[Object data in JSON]
# # # #

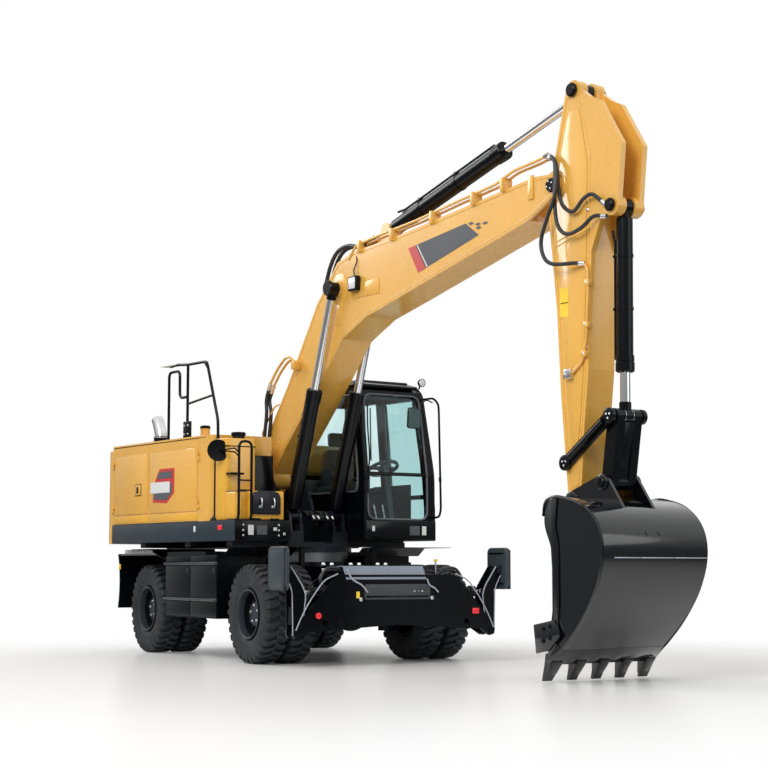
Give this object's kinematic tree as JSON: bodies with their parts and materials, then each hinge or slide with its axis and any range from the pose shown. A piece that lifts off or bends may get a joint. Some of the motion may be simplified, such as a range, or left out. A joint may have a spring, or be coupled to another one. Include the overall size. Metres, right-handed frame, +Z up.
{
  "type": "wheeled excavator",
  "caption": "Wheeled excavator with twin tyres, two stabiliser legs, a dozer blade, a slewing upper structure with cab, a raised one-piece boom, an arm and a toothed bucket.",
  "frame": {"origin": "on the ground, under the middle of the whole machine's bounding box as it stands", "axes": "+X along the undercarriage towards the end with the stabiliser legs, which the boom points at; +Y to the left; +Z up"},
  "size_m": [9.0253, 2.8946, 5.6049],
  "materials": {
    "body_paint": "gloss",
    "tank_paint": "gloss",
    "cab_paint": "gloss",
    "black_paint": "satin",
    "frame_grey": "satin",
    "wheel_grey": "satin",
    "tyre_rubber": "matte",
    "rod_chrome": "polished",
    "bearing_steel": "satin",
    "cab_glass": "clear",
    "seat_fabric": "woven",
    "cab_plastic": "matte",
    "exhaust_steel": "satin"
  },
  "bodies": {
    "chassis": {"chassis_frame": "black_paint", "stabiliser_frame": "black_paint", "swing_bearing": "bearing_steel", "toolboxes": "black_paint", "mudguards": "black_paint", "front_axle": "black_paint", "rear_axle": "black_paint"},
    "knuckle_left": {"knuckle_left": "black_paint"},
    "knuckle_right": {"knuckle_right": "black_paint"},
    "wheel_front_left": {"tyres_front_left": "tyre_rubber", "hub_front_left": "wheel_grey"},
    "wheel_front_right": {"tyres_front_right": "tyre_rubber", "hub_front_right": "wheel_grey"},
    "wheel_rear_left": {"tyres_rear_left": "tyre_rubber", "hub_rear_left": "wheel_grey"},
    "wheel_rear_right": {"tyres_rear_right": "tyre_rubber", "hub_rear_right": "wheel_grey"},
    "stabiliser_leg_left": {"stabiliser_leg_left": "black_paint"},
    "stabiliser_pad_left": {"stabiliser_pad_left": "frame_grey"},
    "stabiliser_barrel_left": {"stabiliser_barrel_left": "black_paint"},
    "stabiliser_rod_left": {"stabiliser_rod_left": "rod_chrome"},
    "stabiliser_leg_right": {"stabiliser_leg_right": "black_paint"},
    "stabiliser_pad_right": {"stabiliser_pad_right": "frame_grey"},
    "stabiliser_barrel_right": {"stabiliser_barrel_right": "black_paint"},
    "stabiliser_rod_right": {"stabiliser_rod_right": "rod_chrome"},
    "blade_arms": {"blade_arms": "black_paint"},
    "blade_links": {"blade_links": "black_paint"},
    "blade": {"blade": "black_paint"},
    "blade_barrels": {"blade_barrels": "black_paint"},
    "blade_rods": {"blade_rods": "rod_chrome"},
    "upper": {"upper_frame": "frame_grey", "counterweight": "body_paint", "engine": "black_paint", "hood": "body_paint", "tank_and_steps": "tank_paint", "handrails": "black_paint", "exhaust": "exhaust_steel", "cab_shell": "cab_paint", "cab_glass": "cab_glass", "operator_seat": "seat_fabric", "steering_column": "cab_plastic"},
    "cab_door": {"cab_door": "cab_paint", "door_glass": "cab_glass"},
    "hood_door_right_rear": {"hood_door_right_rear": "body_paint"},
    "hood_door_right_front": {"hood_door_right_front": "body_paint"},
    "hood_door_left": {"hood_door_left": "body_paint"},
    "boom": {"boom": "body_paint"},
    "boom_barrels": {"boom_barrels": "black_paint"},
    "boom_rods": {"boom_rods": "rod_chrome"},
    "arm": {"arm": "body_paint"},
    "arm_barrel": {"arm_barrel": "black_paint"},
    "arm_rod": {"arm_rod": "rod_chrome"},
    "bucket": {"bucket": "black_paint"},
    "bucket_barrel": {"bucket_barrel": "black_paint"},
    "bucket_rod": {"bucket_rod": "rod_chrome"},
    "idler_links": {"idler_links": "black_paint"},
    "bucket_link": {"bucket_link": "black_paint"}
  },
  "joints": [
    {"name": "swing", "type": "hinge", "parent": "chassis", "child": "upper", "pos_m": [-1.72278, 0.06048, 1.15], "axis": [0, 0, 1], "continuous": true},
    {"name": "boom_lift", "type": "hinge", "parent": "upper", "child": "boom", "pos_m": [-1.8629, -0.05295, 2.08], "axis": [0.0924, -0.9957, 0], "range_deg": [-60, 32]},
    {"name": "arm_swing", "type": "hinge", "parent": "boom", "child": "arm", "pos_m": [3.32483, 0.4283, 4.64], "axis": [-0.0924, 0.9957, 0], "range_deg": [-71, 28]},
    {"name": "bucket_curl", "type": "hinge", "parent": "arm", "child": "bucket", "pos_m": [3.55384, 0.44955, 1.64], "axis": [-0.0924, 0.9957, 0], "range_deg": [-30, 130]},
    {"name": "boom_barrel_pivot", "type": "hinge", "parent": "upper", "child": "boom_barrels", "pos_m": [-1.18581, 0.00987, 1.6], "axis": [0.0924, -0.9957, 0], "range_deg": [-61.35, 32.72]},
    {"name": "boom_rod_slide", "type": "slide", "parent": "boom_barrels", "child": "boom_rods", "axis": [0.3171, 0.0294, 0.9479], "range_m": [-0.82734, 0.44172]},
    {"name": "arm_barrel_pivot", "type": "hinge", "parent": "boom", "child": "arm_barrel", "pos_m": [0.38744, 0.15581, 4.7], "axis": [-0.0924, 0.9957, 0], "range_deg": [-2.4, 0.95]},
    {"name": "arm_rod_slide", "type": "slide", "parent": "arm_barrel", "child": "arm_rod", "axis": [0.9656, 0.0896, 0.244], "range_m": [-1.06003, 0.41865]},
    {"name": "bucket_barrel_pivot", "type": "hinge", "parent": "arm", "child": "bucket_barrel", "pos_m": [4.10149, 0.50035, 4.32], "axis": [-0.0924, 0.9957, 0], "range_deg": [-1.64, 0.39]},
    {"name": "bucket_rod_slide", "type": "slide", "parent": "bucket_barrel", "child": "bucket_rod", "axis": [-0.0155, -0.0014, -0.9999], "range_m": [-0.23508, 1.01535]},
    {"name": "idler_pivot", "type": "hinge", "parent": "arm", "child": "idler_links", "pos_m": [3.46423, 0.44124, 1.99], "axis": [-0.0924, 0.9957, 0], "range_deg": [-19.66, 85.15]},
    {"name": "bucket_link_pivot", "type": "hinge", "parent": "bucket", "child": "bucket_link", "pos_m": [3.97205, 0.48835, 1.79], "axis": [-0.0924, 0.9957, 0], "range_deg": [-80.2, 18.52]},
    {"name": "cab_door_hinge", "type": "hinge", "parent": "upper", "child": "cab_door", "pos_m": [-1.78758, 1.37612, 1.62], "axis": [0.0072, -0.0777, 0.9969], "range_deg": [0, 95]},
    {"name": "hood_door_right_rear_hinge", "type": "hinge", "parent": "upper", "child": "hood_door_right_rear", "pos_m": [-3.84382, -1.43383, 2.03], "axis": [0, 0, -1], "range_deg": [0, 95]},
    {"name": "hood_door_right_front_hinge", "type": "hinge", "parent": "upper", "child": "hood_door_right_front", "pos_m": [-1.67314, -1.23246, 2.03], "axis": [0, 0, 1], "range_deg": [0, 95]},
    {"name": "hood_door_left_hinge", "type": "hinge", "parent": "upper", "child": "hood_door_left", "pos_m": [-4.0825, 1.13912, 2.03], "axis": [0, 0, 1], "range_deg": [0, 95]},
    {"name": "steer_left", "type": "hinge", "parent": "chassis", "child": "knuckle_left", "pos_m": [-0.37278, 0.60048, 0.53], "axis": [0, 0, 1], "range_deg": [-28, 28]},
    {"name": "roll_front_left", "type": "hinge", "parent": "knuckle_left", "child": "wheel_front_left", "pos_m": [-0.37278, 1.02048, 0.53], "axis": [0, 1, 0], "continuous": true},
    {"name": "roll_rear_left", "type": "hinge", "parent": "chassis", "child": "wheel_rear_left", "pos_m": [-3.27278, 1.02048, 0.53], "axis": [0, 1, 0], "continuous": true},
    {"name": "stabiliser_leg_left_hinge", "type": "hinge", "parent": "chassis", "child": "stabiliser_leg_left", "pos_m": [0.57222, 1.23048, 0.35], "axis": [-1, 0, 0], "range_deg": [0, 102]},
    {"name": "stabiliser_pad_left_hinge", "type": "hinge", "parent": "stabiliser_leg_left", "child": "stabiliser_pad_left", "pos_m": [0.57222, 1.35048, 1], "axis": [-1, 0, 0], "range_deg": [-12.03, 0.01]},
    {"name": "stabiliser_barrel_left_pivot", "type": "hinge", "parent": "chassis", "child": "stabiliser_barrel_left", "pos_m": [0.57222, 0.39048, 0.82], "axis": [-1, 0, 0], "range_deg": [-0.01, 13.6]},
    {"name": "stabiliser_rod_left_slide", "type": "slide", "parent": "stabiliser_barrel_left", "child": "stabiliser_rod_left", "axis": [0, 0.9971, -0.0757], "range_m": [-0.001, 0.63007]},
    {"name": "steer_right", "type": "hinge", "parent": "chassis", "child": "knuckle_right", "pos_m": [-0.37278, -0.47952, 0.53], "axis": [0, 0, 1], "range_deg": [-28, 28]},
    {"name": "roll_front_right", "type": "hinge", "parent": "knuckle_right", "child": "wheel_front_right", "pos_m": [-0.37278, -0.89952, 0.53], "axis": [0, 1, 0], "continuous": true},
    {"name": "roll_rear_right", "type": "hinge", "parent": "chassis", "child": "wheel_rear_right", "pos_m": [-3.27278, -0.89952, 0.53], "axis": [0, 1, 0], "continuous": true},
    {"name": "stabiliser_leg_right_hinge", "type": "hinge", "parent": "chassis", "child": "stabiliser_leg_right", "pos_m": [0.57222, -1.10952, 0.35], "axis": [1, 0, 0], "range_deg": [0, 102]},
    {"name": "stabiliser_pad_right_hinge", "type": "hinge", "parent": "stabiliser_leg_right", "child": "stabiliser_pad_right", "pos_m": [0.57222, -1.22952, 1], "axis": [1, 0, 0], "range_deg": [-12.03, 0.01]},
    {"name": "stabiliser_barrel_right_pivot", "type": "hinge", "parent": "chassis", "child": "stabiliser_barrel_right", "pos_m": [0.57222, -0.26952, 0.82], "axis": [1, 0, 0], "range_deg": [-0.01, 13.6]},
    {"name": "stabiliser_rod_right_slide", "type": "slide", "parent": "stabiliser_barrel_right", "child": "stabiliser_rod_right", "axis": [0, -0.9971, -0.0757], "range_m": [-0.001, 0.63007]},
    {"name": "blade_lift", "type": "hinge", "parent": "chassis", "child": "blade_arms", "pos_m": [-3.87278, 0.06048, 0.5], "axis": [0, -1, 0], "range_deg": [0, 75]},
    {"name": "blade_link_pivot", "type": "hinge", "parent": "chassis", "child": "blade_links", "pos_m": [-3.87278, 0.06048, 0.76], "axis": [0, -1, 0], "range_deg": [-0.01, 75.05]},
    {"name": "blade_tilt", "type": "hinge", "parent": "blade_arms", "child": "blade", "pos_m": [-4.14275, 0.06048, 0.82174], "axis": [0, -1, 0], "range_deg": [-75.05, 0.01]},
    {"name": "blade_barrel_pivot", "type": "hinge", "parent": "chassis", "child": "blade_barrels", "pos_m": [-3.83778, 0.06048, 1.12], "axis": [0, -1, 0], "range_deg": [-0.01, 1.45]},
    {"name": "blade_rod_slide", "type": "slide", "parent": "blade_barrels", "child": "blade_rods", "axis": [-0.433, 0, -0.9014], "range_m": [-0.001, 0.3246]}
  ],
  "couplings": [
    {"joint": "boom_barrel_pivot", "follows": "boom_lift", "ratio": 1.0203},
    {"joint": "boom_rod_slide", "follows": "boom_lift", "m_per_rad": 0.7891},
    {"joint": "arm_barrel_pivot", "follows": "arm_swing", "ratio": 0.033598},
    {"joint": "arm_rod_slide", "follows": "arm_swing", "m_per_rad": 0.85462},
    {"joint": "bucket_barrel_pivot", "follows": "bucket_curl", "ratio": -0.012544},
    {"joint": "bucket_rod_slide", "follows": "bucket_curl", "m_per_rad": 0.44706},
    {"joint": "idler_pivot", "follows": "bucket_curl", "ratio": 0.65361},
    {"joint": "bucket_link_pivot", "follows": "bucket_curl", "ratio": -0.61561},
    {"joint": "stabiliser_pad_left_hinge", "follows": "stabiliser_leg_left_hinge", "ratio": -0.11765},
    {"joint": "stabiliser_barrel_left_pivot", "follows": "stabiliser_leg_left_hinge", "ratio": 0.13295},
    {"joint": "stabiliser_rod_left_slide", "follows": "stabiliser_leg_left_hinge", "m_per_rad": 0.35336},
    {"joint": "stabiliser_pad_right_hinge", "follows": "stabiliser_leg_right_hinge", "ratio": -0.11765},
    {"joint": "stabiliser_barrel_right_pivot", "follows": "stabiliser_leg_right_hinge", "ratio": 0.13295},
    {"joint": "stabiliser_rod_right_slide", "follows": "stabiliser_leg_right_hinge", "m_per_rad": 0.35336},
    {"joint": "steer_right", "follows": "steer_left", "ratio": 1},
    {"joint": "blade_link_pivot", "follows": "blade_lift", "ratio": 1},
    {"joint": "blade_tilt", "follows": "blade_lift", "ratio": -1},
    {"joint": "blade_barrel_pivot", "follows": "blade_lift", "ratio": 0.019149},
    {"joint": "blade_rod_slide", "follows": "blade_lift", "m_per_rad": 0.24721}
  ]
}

# # # #

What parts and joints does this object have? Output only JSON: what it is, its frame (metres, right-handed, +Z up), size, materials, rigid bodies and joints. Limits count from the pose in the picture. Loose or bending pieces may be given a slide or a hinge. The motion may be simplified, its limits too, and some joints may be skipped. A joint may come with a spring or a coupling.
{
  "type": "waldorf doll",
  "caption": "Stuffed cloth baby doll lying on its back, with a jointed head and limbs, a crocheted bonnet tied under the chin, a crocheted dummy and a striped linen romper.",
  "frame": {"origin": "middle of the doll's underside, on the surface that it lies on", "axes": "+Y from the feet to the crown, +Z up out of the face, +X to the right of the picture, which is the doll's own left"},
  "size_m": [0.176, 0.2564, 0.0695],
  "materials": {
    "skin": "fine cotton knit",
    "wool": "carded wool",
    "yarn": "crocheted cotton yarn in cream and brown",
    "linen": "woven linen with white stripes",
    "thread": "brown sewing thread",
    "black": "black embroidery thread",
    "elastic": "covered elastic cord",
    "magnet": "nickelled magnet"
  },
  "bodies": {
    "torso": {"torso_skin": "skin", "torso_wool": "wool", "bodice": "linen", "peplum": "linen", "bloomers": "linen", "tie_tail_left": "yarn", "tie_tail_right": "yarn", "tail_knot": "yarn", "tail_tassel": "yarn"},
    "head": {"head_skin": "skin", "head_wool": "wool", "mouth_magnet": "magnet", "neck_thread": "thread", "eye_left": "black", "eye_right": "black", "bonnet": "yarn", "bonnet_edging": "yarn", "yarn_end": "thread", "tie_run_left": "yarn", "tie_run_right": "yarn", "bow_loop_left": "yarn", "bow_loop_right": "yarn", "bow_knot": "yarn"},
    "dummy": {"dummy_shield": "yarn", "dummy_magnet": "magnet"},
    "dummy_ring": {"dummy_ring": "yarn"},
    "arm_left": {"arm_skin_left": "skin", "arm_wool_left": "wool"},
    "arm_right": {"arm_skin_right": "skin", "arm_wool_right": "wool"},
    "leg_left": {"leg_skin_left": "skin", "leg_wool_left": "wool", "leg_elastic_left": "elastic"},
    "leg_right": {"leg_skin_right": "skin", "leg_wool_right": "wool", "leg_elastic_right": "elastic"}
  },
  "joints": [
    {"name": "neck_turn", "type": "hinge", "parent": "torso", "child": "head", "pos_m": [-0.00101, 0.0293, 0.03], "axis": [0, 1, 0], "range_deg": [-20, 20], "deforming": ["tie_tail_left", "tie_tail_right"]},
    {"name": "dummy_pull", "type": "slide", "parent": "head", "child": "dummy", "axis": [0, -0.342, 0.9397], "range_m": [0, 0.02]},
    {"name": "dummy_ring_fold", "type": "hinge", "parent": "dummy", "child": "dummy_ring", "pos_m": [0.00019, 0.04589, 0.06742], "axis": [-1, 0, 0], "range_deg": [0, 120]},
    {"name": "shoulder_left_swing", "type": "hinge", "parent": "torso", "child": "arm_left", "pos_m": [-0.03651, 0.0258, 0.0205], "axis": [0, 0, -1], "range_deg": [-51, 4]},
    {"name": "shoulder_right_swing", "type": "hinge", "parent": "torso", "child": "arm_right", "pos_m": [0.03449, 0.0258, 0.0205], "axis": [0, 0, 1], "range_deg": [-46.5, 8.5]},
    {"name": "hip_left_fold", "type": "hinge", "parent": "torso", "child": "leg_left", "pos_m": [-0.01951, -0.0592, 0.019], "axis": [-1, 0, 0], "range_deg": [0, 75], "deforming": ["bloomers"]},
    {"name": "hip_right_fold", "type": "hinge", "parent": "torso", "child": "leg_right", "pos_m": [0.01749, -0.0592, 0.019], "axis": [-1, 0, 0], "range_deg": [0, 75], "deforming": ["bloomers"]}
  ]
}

# # # #

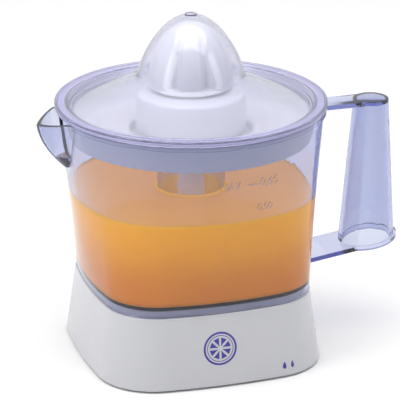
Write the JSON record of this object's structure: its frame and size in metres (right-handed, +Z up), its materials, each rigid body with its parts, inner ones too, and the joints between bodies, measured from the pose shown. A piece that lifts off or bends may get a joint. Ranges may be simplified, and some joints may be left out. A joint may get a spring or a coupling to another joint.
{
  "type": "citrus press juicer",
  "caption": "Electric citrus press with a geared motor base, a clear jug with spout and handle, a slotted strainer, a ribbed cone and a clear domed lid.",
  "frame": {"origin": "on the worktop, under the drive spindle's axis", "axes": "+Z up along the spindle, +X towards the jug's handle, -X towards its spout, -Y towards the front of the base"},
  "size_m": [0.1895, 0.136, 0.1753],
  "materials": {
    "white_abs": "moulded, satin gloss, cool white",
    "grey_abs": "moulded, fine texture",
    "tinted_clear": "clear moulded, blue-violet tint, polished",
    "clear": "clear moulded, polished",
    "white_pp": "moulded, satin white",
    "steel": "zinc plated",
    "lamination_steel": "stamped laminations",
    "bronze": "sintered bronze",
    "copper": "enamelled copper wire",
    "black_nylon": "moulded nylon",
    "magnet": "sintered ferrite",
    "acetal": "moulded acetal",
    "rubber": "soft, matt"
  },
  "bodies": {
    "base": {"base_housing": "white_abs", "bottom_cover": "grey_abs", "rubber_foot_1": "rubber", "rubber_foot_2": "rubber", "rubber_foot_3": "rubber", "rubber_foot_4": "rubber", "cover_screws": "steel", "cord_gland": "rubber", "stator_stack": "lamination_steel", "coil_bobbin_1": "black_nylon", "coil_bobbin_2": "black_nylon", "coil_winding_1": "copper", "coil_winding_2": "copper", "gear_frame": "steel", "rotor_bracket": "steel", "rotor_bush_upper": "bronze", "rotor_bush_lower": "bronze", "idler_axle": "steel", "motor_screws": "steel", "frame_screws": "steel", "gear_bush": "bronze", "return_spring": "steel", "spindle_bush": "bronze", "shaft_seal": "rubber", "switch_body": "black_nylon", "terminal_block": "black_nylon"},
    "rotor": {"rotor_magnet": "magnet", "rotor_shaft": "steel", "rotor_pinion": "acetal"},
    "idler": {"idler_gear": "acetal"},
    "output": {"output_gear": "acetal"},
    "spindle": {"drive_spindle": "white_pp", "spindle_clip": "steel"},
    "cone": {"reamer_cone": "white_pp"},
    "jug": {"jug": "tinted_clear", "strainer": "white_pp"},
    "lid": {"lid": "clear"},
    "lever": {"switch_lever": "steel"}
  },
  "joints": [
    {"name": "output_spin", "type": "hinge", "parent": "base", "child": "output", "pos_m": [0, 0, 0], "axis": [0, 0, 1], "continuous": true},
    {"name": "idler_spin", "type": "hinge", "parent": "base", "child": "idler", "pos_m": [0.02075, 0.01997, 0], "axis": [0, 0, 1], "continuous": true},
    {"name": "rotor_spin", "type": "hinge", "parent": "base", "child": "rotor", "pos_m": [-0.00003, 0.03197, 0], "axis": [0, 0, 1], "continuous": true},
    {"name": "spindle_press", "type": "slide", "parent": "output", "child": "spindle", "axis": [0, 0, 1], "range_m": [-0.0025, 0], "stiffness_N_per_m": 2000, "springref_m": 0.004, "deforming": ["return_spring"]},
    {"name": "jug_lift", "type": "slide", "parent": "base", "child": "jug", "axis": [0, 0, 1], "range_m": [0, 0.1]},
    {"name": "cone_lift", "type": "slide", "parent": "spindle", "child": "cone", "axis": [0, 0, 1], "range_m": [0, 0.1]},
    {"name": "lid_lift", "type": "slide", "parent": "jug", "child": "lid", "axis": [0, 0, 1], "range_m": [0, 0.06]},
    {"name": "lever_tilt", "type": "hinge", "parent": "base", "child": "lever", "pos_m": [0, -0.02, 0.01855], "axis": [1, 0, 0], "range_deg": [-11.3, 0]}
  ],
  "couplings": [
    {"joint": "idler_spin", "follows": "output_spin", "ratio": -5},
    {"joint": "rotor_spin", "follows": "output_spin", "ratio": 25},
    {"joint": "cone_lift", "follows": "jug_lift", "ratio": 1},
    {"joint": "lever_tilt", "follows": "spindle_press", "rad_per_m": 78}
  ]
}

# # # #

[INSTRUCTION] Go through the records above and copy every line with the word "handed".

[ANSWER TO THE TASK]
Give this object's kinematic tree as JSON: bodies with their parts and materials, then each hinge or slide with its axis and any range from the pose shown. A piece that lifts off or bends may get a joint. Some of the motion may be simplified, such as a range, or left out. A joint may have a spring, or be coupled to another one. Include the overall size. Metres, right-handed frame, +Z up.
What parts and joints does this object have? Output only JSON: what it is, its frame (metres, right-handed, +Z up), size, materials, rigid bodies and joints. Limits count from the pose in the picture. Loose or bending pieces may be given a slide or a hinge. The motion may be simplified, its limits too, and some joints may be skipped. A joint may come with a spring or a coupling.
Write the JSON record of this object's structure: its frame and size in metres (right-handed, +Z up), its materials, each rigid body with its parts, inner ones too, and the joints between bodies, measured from the pose shown. A piece that lifts off or bends may get a joint. Ranges may be simplified, and some joints may be left out. A joint may get a spring or a coupling to another joint.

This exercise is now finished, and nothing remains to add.